U.S. stock markets fell on Wednesday in a volatile session. Early gains were driven by expectations that Chinese authorities will take additional steps to stimulate the country's slowing economy. Global stock markets have suffered from intense volatility for weeks. Investors are trying to assess influence of China's economic slowdown on the global economy.
Investors remained focused on prospects of U.S. interest rates. Before the recent turmoil in stocks analysts expected the Federal Reserve to raise rates in September. The Fed can still conduct a rate hike next week, but many experts have moved their expectations till December or the beginning of 2016.
The Dow Jones Industrial Average fell 239.11 points, or 1.4%, to 16253.57. The S&P 500 declined 27.37 points, or 1.4%, to 1942.04. The Nasdaq Composite Index lost 55.40 points, or 1.2%, to 4756.53.

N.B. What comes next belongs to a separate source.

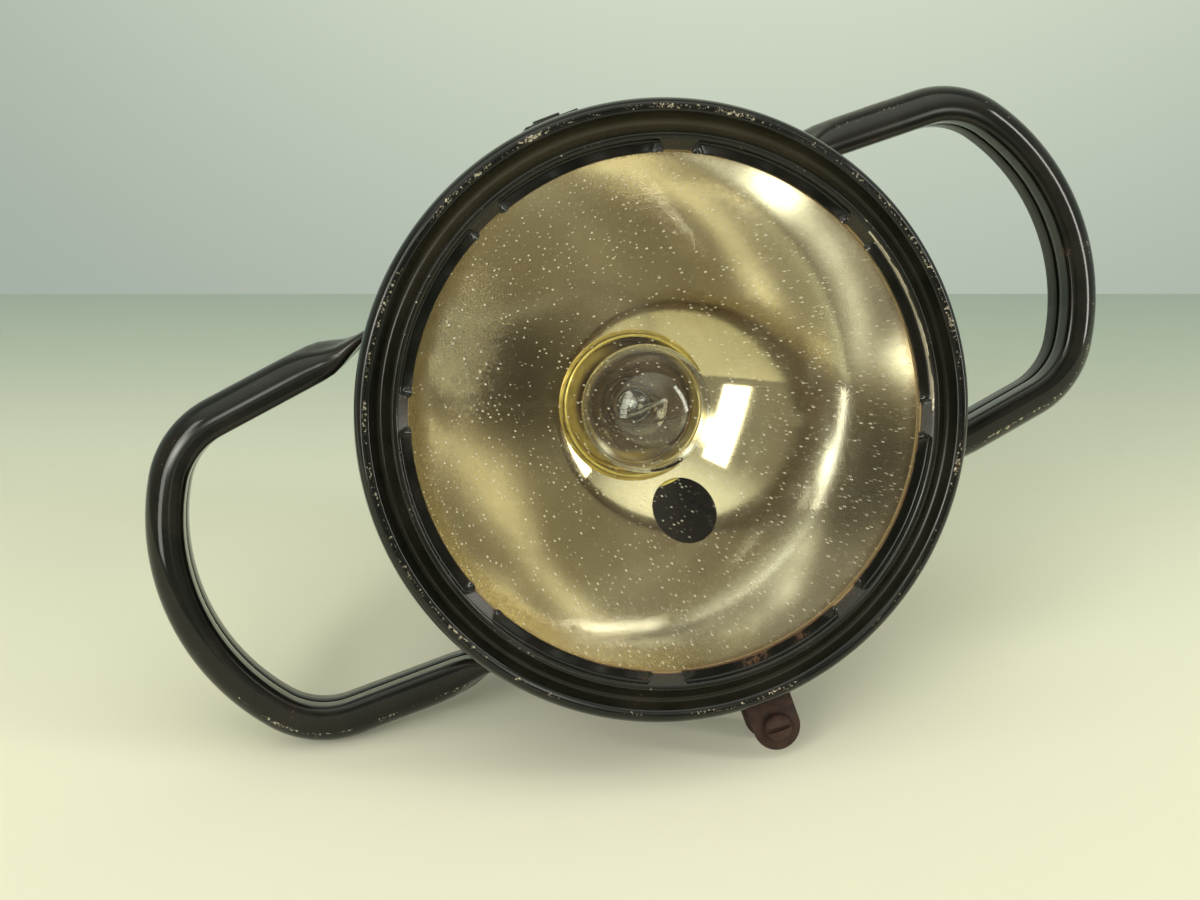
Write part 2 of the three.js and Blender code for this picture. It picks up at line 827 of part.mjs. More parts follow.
function handleShape() {
  const stations = handleStations();
  const rings = stations.map(({ point, normal, open }) => {
    const thickness = THREE.MathUtils.lerp(footThickness, gripThickness, open);
    const width = THREE.MathUtils.lerp(footWidth, gripWidth, open);
    const tilt = slopeAtHandle * (1 - open);
    const place = ([out, forward]) => {
      const away = out * Math.cos(tilt) + forward * Math.sin(tilt);
      const ahead = forward * Math.cos(tilt) - out * Math.sin(tilt);
      return [point.x + normal.x * away, point.y + normal.y * away, -handleDepth + ahead];
    };
    const outer = gripOutline(thickness, width, 0).map(place);
    const inner = gripOutline(thickness, width, gripWall).map(place);
    return [...outer, ...inner.reverse()];
  });
  const around = rings[0].length;
  const index = ringFaces(rings.length, around, false);
  const lastRing = (rings.length - 1) * around;
  for (let j = 0; j + 1 < around / 2; j += 1) {
    const [a, b, c, d] = [j, j + 1, around - 2 - j, around - 1 - j];
    index.push(a, c, b, a, d, c);
    index.push(lastRing + a, lastRing + b, lastRing + c, lastRing + a, lastRing + c, lastRing + d);
  }
  return lofted(rings, index);
}

// Rivets stand square to the housing's side, two in each foot. Their places are shared with their holes.
function rivetPlaces() {
  const stations = handleStations();
  const end = stations[0].point.angle();
  const start = stations[footSteps].point.angle();
  const angles = rivetPlaceShares.map((share) => THREE.MathUtils.lerp(start, end, share));
  return [...angles, ...angles.map((angle) => -angle)];
}

function onFoot(geometry, angle) {
  geometry.rotateY(quarter + slopeAtHandle);
  geometry.translate(footRadius, 0, -handleDepth);
  geometry.rotateZ(angle);
  return geometry;
}

function rivetShape() {
  const top = footThickness / 2 + gap;
  const bottom = -footThickness / 2 - gap - housingWall - gap * 2;
  const [domeAcross, domeUp] = rivetDomeShares;
  return turned([
    [0, top + rivetHeadHeight],
    [rivetHeadRadius * domeAcross, top + rivetHeadHeight * domeUp],
    [rivetHeadRadius, top],
    [rivetRadius, top],
    [rivetRadius, bottom],
    [rivetHeadRadius, bottom],
    [rivetHeadRadius, bottom - rivetHeadHeight / 2],
    [0, bottom - rivetHeadHeight / 2],
  ], smallSides);
}

const rivetAngles = rivetPlaces();
const holesOnRight = () => rivetAngles.map((angle) => {
  const reach = footThickness + housingWall + overrun;
  return onFoot(rod(rivetRadius + gap, reach, -reach, smallSides), angle);
});
const rightHandleShape = cut(handleShape(), ...holesOnRight());

function mirrored(geometry) {
  const copy = geometry.clone();
  copy.scale(-1, 1, 1);
  return welded(copy);
}

const rightHandle = piece('right_handle', rightHandleShape, looks.enamel, lamp);
const leftHandle = piece('left_handle', mirrored(rightHandleShape), looks.enamel, lamp);
rivetAngles.forEach((angle, i) => {
  piece(`right_handle_rivet_${i + 1}`, onFoot(rivetShape(), angle), looks.steel, lamp);
  piece(`left_handle_rivet_${i + 1}`, mirrored(onFoot(rivetShape(), angle)), looks.steel, lamp);
});

function housingShape() {
  const holes = [...holesOnRight(), ...holesOnRight().map(mirrored)];
  const gland = rod(glandRadius + gap, housingBack + overrun, housingBack - overrun, midSides);
  return cut(turned(housingProfile(), wideSides), ...holes, moved(gland, 0, -glandDrop, 0));
}

const housing = piece('housing', housingShape(), looks.enamel, lamp);

// Lug at the foot of the rim, its screw, and the tab and nut that take the screw

function roundEndedPlate(width, inner, outer, hole, front, back) {
  const half = width / 2;
  const outline = [[half, -inner], [-half, -inner], ...arc([0, -outer], half, 180, 360, smallSides / 2)];
  const bore = moved(rod(hole, front + overrun, back - overrun, smallSides), 0, -outer, 0);
  return cut(plate(outline, front, back), bore);
}

function lugShape() {
  const inner = skirtRadius + gap;
  const face = roundEndedPlate(
    lugWidth, inner, screwReach, screwRadius + screwPlay, -lugDepth, -lugDepth - lugWall,
  );
  const foot = block(lugWidth, lugWall, -lugDepth - lugWall / 2, -lugDepth - lugFoot);
  return join(face, moved(foot, 0, -inner - lugWall / 2, 0));
}

function tabShape() {
  const inner = housingAt(tabDepth).radius + gap;
  const hole = screwRadius + screwPlay;
  const face = roundEndedPlate(tabWidth, inner, screwReach, hole, -tabDepth, -tabDepth - tabWall);
  const foot = block(tabWidth, tabWall, -tabDepth - tabWall / 2, -tabDepth - tabFoot);
  return join(face, moved(foot, 0, -inner - tabWall / 2, 0));
}

function nutShape() {
  const front = -tabDepth - tabWall - gap;
  const solid = block(nutSize, nutSize, front, front - nutThickness);
  return cut(solid, rod(screwRadius + screwPlay, 0, front - nutThickness - overrun, smallSides));
}

function screwShape() {
  const seat = -lugDepth + gap;
  const body = turned([
    [0, seat + screwHeadHeight],
    [screwHeadRadius / 2, seat + screwHeadHeight * screwDomeShare],
    [screwHeadRadius, seat + screwHeadHeight / 3],
    [screwHeadRadius, seat],
    [screwRadius, seat],
    [screwRadius, seat - screwLength],
    [0, seat - screwLength],
  ], screwSides);
  const slotFloor = seat + screwHeadHeight - screwSlotDepth;
  const slotLength = (screwHeadRadius + overrun) * 2;
  const slot = block(slotLength, screwSlotWidth, seat + screwHeadHeight + overrun, slotFloor);
  slot.rotateZ(radians(screwSlotDeg));
  return cut(body, slot);
}

piece('screw_lug', lugShape(), looks.rust, lugSide);
const tab = piece('screw_tab', tabShape(), looks.rust, lugSide);
const nut = piece('tab_nut', nutShape(), looks.rust, lugSide);
const screw = piece('rim_screw', screwShape(), looks.rust, lugSide);
nut.position.y = -screwReach;
screw.position.y = -screwReach;

// Hook and tongue at the top of the rim

const hingeRadius = skirtRadius + hingeRise;

function tongueShape() {
  const bottom = hingeRadius - tongueWall / 2;
  const tongue = block(tongueWidth, tongueWall, -tongueFront, -tongueBack);
  const [slotFront, slotBack] = [-hingeDepth + tongueSlotHalf, -hingeDepth - tongueSlotHalf];
  const slot = block(tongueSlotWidth, tongueWall + overrun, slotFront, slotBack);
  return moved(cut(tongue, slot), 0, bottom + tongueWall / 2, 0);
}

function hookShape() {
  const front = -hingeDepth + hookWall / 2;
  const back = -hingeDepth - hookWall / 2;
  const seat = housingAt(hingeDepth).radius + gap;
  const sunk = housingAt(hingeDepth + hookFoot).radius + gap;
  const under = hingeRadius + tongueWall / 2 + gap;
  return strip([
    [seat, front],
    [under + hookWall, front],
    [under + hookWall, back - hookTip],
    [under, back - hookTip],
    [under, back],
    [seat + hookWall, back],
    [sunk + hookWall, back - hookFoot],
    [sunk, back - hookFoot],
  ], hookWidth);
}

piece('rim_hook', tongueShape(), looks.enamel, rimSide);
piece('housing_hook', hookShape(), looks.enamel, rimSide);

// Cable gland through the back, and the terminal block inside

function glandShape() {
  const back = housingBack - gap;
  const hexagon = turned([
    [glandBore, back],
    [glandHexRadius, back],
    [glandHexRadius, back - glandHexHeight],
    [glandBore, back - glandHexHeight],
  ], hexSides);
  const thread = ring(glandBore, glandRadius, back + glandThread, back - glandHexHeight, midSides);
  const nose = turned([
    [glandBore, back - glandHexHeight + gap],
    [glandRadius + glandCollar / 4, back - glandHexHeight + gap],
    [glandRadius, back - glandHexHeight - glandCollar],
    [glandBore, back - glandHexHeight - glandCollar],
  ], midSides);
  const bore = rod(glandBore, 0, back - glandHexHeight - overrun, midSides);
  return join(cut(hexagon, bore), thread, nose);
}

function glandNutShape() {
  const seat = housingBack + housingWall + gap;
  const hexagon = rod(glandHexRadius, seat + glandNutHeight, seat, hexSides);
  return cut(hexagon, rod(glandRadius + gap, 0, housingBack, midSides));
}

const gland = piece('cable_gland', glandShape(), looks.brass, lamp);
const glandNut = piece('gland_nut', glandNutShape(), looks.brass, lamp);
gland.position.y = -glandDrop;
glandNut.position.y = -glandDrop;

const blockFoot = housingBack + housingWall + gap;

function terminalBlockShape() {
  const body = block(blockWidth, blockHeight, blockFoot + blockDepth, blockFoot);
  const tools = [-1, 1].flatMap((side) => {
    const x = (side * blockWellSpacing) / 2;
    const well = rod(blockWellRadius, 0, blockFoot + blockDepth / 3, smallSides);
    const wire = rod(blockWellRadius / 2, blockHeight, -blockHeight, smallSides);
    wire.rotateX(quarter);
    wire.translate(x, 0, blockFoot + blockDepth / 2);
    return [moved(well, x, 0, 0), wire];
  });
  return cut(body, ...tools);
}

function terminalScrewShape() {
  const foot = blockFoot + blockDepth / 3 + gap;
  const top = foot + blockScrewLength;
  const body = rod(blockScrewRadius, top, foot, smallSides);
  const slotLength = (blockScrewRadius + overrun) * 2;
  const slot = block(slotLength, blockScrewRadius / 3, top + overrun, top - blockScrewRadius / 2);
  return cut(body, slot);
}

const terminals = piece('terminal_block', terminalBlockShape(), looks.phenolic, lamp);
terminals.position.y = blockRise;
for (const [side, word] of [[-1, 'left'], [1, 'right']]) {
  const terminalScrew = piece(`terminal_screw_${word}`, terminalScrewShape(), looks.brass, lamp);
  terminalScrew.position.set((side * blockWellSpacing) / 2, blockRise, 0);
}

// Rest attitude

function lowest(mesh, up) {
  const place = mesh.geometry.getAttribute('position');
  const point = new THREE.Vector3();
  let low = Infinity;
  for (let i = 0; i < place.count; i += 1) {
    point.fromBufferAttribute(place, i).applyMatrix4(mesh.matrixWorld);
    low = Math.min(low, point.dot(up));
  }
  return low;
}

// Heights of the left handle and of the housing above the tab, at a roll and a lean
function unevenness(roll, lean) {
  const up = new THREE.Vector3(
    Math.sin(roll) * Math.cos(lean),
    Math.cos(roll) * Math.cos(lean),
    Math.sin(lean),
  );
  const base = lowest(tab, up);
  return [lowest(leftHandle, up) - base, lowest(housing, up) - base];
}

// Newton's method on the two heights
function settled() {
  let roll = radians(startRollDeg);
  let lean = radians(startLeanDeg);
  for (let i = 0; i < settleRounds; i += 1) {
    const [a, b] = unevenness(roll, lean);
    const [aRoll, bRoll] = unevenness(roll + settleStep, lean);
    const [aLean, bLean] = unevenness(roll, lean + settleStep);
    const [m, n] = [(aRoll - a) / settleStep, (aLean - a) / settleStep];
    const [p, q] = [(bRoll - b) / settleStep, (bLean - b) / settleStep];
    const scale = m * q - n * p;
    roll -= (a * q - b * n) / scale;
    lean -= (b * m - a * p) / scale;
  }
  return { roll, lean };
}

lamp.updateMatrixWorld(true);
const { roll, lean } = settled();
lamp.rotation.z = roll;
leaning.rotation.x = quarter - lean;
leaning.add(lamp);
spotlight.add(leaning);
spotlight.updateMatrixWorld(true);
const bounds = new THREE.Box3().setFromObject(spotlight, true);
const middle = bounds.getCenter(new THREE.Vector3());
leaning.position.set(-middle.x, -middle.y, -bounds.min.z);
spotlight.updateMatrixWorld(true);

export default spotlight;
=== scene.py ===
"""A vehicle spotlight: a pressed rim over a glass and a dished reflector, a drum behind them
and a loop handle rolled from sheet on each side. Shapes are written in millimetres in the lamp's
own frame: x towards the right handle, y towards 12 o'clock, z out of the glass, with the lip of
the rim at z = 0. Angles written as bare numbers are in degrees."""
import math

import bmesh
import bpy
import numpy as np
from mathutils import Matrix, Vector


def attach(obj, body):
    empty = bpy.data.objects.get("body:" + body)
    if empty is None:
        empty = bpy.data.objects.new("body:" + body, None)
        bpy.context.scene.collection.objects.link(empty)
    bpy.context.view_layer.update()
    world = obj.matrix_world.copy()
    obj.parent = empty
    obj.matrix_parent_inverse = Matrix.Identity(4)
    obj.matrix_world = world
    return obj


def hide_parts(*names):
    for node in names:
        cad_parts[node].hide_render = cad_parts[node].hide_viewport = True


MM = 0.001

# Room between pieces that touch on the real lamp
GAP = 0.3

# How the lamp rests: it leans back and is rolled onto one handle
LEAN = math.radians(19.430016)
ROLL = math.radians(19.104155)
REST_POINT = Vector((0.0, -60.186739, 119.404913)) * MM
LAMP = (
    Matrix.Translation(REST_POINT)
    @ Matrix.Rotation(math.pi / 2 - LEAN, 4, "X")
    @ Matrix.Rotation(ROLL, 4, "Z")
)
LAMP_MM = LAMP @ Matrix.Scale(MM, 4)

# How far the rim is turned from 12 o'clock, and the lug from 6 o'clock
RIM_TURN = -2.2
LUG_TURN = -3.4

# Stack behind the lip
GLASS_FRONT, GLASS_BACK = -4.8, -7.3
GLASS_RADIUS = 85.4
SEAL_FRONT, SEAL_BACK = -3.9, -8.2
DISH_FRONT = -8.5
DISH_FOCUS = 27.0
DISH_RADIUS = 85.0
DISH_BOTTOM = DISH_FRONT - DISH_RADIUS**2 / (4 * DISH_FOCUS)
COLLAR_BORE = 24.9
COLLAR_WALL = 1.1
HANDLE_DEPTH = 57.0

# The drum's side is a wide bow, from its mouth to the round corner before its flat back
MOUTH = (95.5, -23)
SIDE_BOW = 509
MOUTH_TURN, CORNER_TURN = 1, 12
CORNER_RADIUS = 22
DRUM_BACK = -137.37
SIDE_CENTRE = (
    MOUTH[0] - SIDE_BOW * math.cos(math.radians(MOUTH_TURN)),
    MOUTH[1] + SIDE_BOW * math.sin(math.radians(MOUTH_TURN)),
)


def housing_slope(depth):
    return math.asin((depth + SIDE_CENTRE[1]) / SIDE_BOW)


def housing_radius(depth):
    return SIDE_CENTRE[0] + SIDE_BOW * math.cos(housing_slope(depth))


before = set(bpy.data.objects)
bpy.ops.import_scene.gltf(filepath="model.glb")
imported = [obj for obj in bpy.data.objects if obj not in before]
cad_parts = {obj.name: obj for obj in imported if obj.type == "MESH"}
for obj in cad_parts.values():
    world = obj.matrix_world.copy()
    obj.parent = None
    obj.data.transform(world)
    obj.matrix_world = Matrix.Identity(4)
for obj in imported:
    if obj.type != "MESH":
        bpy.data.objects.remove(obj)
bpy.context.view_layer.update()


def placed(name, data):
    made = bpy.data.objects.new(name, data)
    bpy.context.scene.collection.objects.link(made)
    return made


# Camera, at the photograph's angle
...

This morning in Asia Hong Kong Hang Seng lost 2.15%, or 476.46 points, to 21,654.85. China Shanghai Composite Index fell 0.96%, or 31.16 points, to 3,211.93. The Nikkei plunged 3.39%, or 637.14 points, to 18,133.37.
Asian stocks fell as weak data from the region added to concerns over the global economic growth.
Japanese stocks fell amid a weak core machinery orders report (-3.6% in August vs +3.7% expected) and profit taking after yesterday's gains. Declines in U.S. stocks have also made their negative contribution.